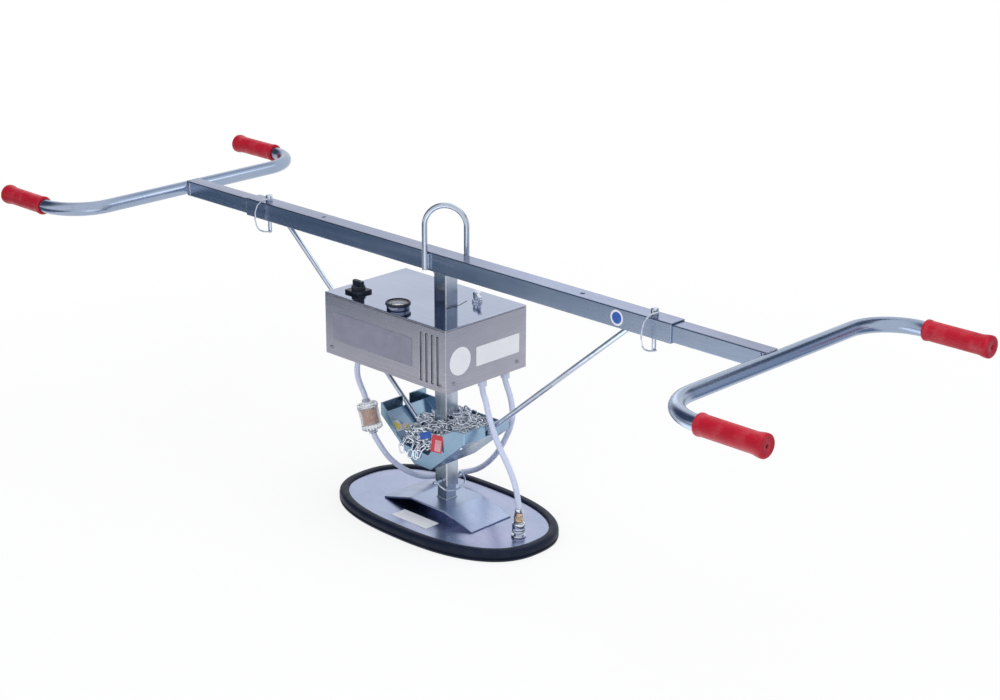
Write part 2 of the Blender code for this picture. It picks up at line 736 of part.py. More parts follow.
half = spigot_width / 2
bore_half = half - spigot_wall
spigot = block("spigot", (-half, -half, saddle_top + gap), (half, half, spigot_top))
cut(spigot, block("bore", (-bore_half, -bore_half, saddle_top), (bore_half, bore_half, spigot_top + 0.01)))
drill(spigot, pin_bore, (0, 0, foot_pin_height), "y", 2 * column_width)
finish(spigot, "zinc")

# Quick coupling on the plate.
core = 0.008
flange_top = 0.004
ring_low = 0.0275
socket = lathe("coupling_socket", [
    (0, 0), (0.014, 0), (0.014, flange_top), (core, flange_top), (core, ring_low), (core + 0.0016, ring_low),
    (core + 0.0016, ring_low + 0.0015), (core, ring_low + 0.0025), (0, ring_low + 0.0025),
], 18, (coupling_x, 0, plate_top + gap))
finish(socket, "chrome", 35)
sleeve_low = flange_top + gap + sleeve_travel
sleeve = lathe("coupling_sleeve", [
    (core + gap, 0), (0.0115, 0), (0.0122, 0.0012), (0.0122, ring_low - gap - sleeve_low - 0.0012),
    (0.0115, ring_low - gap - sleeve_low), (core + gap, ring_low - gap - sleeve_low),
], 18, (coupling_x, 0, plate_top + gap + sleeve_low))
finish(sleeve, "chrome", 35)
plug_low = plate_top + gap + ring_low + 0.0025 + gap
plug_length = 0.017
plug = lathe("coupling_plug", [
    (0, 0), (0.0085, 0), (0.0092, 0.001), (0.0092, 0.011), (0.0078, 0.012), (0.0078, plug_length),
    (hose_bore, plug_length), (hose_bore, plug_length - 0.007), (0, plug_length - 0.007),
], 12, (coupling_x, 0, plug_low))
finish(plug, "brass", 35)

# Clear filter in the suction line.
filter_centre = Vector((-0.147, -0.060, 0.180))
filter_tilt = math.radians(-18.4)
filter_radius = 0.0205
bowl_half = 0.0150
cap_height = 0.012
filter_turn = Matrix.Rotation(filter_tilt, 4, "Y")


def on_filter(obj):
    obj.matrix_world = Matrix.Translation(filter_centre) @ filter_turn
    return obj


bowl = lathe("filter_bowl", [
    (filter_radius - 0.0028, -bowl_half), (filter_radius - 0.001, -bowl_half),
    (filter_radius - 0.001, bowl_half), (filter_radius - 0.0028, bowl_half),
], 20)
finish(on_filter(bowl), "clear", 35)
element = lathe("filter_element", [
    (0, -bowl_half + gap), (0.013, -bowl_half + gap), (0.014, -0.004), (0.0125, 0.0), (0.014, 0.004),
    (0.013, bowl_half - gap), (0, bowl_half - gap),
], 16)
finish(on_filter(element), "mesh", 35)
for word, way in (("upper", 1), ("lower", -1)):
    start = bowl_half + gap
    cap = lathe(f"filter_cap_{word}", [(r, way * z) for r, z in (
        (0, start), (filter_radius - 0.001, start), (filter_radius, start + 0.002),
        (filter_radius, start + cap_height - 0.004),
        (filter_radius - 0.005, start + cap_height), (hose_bore + 0.0025, start + cap_height),
        (hose_bore + 0.0025, start + cap_height + 0.006), (hose_bore, start + cap_height + 0.006),
        (hose_bore, start + cap_height - 0.002), (0, start + cap_height - 0.002),
    )], 20)
    finish(on_filter(cap), "clear", 35)


# Hoses.
def smooth_path(points, count):
    """Even steps along a smooth curve through the given points, with a straight stub at each end."""
    pts = [Vector(p) for p in points]
    fine = []
    for i in range(1, len(pts) - 2):
        a, b, c, d = pts[i - 1:i + 3]
        for k in range(12):
            t = k / 12
            fine.append(0.5 * (2 * b + (c - a) * t + (2 * a - 5 * b + 4 * c - d) * t * t
                               + (3 * b - a - 3 * c + d) * t ** 3))
    fine.append(pts[-2])
    lengths = [0.0]
    for i in range(1, len(fine)):
        lengths.append(lengths[-1] + (fine[i] - fine[i - 1]).length)
    out = []
    j = 0
    for k in range(count):
        want = lengths[-1] * k / (count - 1)
        while j < len(lengths) - 2 and lengths[j + 1] < want:
            j += 1
        share = (want - lengths[j]) / max(1e-9, lengths[j + 1] - lengths[j])
        out.append(fine[j].lerp(fine[j + 1], min(1.0, share)))
    return [pts[0]] + out + [pts[-1]]


def hose(name, points, count):
    curve = bpy.data.curves.new(name, "CURVE")
    curve.dimensions = "3D"
    curve.bevel_depth = hose_radius
    curve.bevel_resolution = 2
    curve.use_fill_caps = True
    spline = curve.splines.new("POLY")
    path = smooth_path(points, count)
    spline.points.add(len(path) - 1)
    for point, place in zip(spline.points, path):
        point.co = (*place, 1.0)
    obj = bpy.data.objects.new(name, curve)
    bpy.context.scene.collection.objects.link(obj)
    curve.materials.append(material(name, *FINISH["milky"]))
    return obj


port_mouth = box_bottom - 0.005 - gap
filter_up = (filter_turn @ Vector((0, 0, 1, 0))).to_3d()
socket_floor = bowl_half + gap + cap_height - 0.002 + gap
upper_end = filter_centre + filter_up * socket_floor
lower_end = filter_centre - filter_up * socket_floor
px, py = port_places["plate"]
plug_floor = plug_low + plug_length - 0.007 + gap
hose("hose_plate", [
    (px, py, port_mouth), (px, py, port_mouth - 0.013), (px + 0.005, py - 0.002, port_mouth - 0.023),
    (0.107, -0.004, 0.262), (0.120, -0.010, 0.242), (0.130, -0.0125, 0.226), (0.141, -0.010, 0.197),
    (0.156, -0.008, 0.171), (0.171, -0.006, 0.146), (0.183, -0.003, 0.114),
    (coupling_x, 0, plug_floor + 0.018), (coupling_x, 0, plug_floor),
], 12)
px, py = port_places["filter_out"]
hose("hose_filter_out", [
    (px, py, port_mouth), (px, py, port_mouth - 0.013), (px + 0.005, py + 0.0015, port_mouth - 0.028),
    (0.1035, 0.066, 0.246), (0.108, 0.066, 0.216), (0.0975, 0.070, 0.187), (0.0815, 0.076, 0.162),
    (0.063, 0.085, 0.139), (0.040, 0.0965, 0.1145), (0.015, 0.107, 0.0905), (-0.010, 0.115, 0.069),
    (-0.034, 0.1185, 0.0515), (-0.056, 0.115, 0.0405), (-0.0755, 0.102, 0.0355), (-0.0885, 0.080, 0.035),
    (-0.0935, 0.056, 0.037), (-0.095, 0.032, 0.043), (-0.0975, 0.008, 0.0545), (-0.105, -0.014, 0.070),
    (-0.1155, -0.033, 0.090), (-0.1235, -0.047, 0.112),
    tuple(lower_end - filter_up * 0.013), tuple(lower_end),
], 26)
px, py = port_places["filter_in"]
hose("hose_filter_in", [
    (px, py, port_mouth), (px, py, port_mouth - 0.013), (px - 0.004, py, port_mouth - 0.028),
    (px - 0.001, py, port_mouth - 0.050), tuple(upper_end + filter_up * 0.013), tuple(upper_end),
], 5)

clamp_inner = hose_radius + gap
clamp = lathe("hose_clamp", [
    (clamp_inner, 0), (clamp_inner + 0.0016, 0), (clamp_inner + 0.0016, 0.007), (clamp_inner, 0.007),
], 16, (coupling_x, 0, plug_low + plug_length + 0.0008))
join(clamp, block("ear", (clamp_inner + 0.0004, -0.003, 0.001), (clamp_inner + 0.007, 0.003, 0.006),
                  (coupling_x, 0, plug_low + plug_length + 0.0008)))
finish(clamp, "steel", 35)
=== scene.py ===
"""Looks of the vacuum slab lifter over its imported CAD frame. Metres, Z up, the seal rests on Z = 0."""

import random
from math import atan, copysign, cos, hypot, pi, radians, sin

import bmesh
import bpy
from mathutils import Matrix, Vector


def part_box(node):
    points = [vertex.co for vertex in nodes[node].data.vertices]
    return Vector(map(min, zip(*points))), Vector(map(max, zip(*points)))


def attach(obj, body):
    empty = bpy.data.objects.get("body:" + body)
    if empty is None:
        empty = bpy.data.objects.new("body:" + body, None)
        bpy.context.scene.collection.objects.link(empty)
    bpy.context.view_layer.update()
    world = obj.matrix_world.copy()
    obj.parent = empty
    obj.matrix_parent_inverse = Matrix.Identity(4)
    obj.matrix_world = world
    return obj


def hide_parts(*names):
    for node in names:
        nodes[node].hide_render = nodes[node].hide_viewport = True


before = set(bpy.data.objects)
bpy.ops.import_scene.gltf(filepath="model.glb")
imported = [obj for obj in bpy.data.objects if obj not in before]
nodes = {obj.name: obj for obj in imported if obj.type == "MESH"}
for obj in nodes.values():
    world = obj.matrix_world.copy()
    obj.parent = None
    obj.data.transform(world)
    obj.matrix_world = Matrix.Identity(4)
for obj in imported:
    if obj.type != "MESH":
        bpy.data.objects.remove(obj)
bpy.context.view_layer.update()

# Camera, fitted to the photograph.
camera_place = (2.6269, -2.5697, 1.6461)
camera_azimuth = 44.078
camera_elevation = 19.643
camera_roll = 0.237
camera_lens = 75.939
sensor_width = 36.0

# Places and sizes read from the frame.
bar_low, bar_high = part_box("crossbar")
bar_width = bar_high.y - bar_low.y
bar_axis = (bar_low.z + bar_high.z) / 2
hood_low, hood_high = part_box("hood")
column_low, column_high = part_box("column")
column_half = column_high.x
plate_low, plate_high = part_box("suction_plate")
plate_top = plate_high.z
saddle_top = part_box("saddle_bracket")[1].z

# Sizes that the frame's boxes don't say.
tube_radius = 0.01345
bend_radius = 0.090
rod_radius = 0.005
strut_slope = 0.85              # rise of the struts, and of the tray's slopes, over their run
strut_top_x = 0.443
hose_diameter = 0.011
stand_off = 0.0002              # of stickers, screws and the seam above the face that carries them
sides = (("left", -1), ("right", 1))


def middle(node, z=0.0):
    """The middle of a node's box, seen from above."""
    low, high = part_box(node)
    return Vector(((low.x + high.x) / 2, (low.y + high.y) / 2, z))


# Meshes.
def linked(name, data):
    """A new object in the scene."""
    obj = bpy.data.objects.new(name, data)
    bpy.context.scene.collection.objects.link(obj)
    return obj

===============

Looking at the listing above, how many of its lines contain the string "empty"? Give the number alone.

5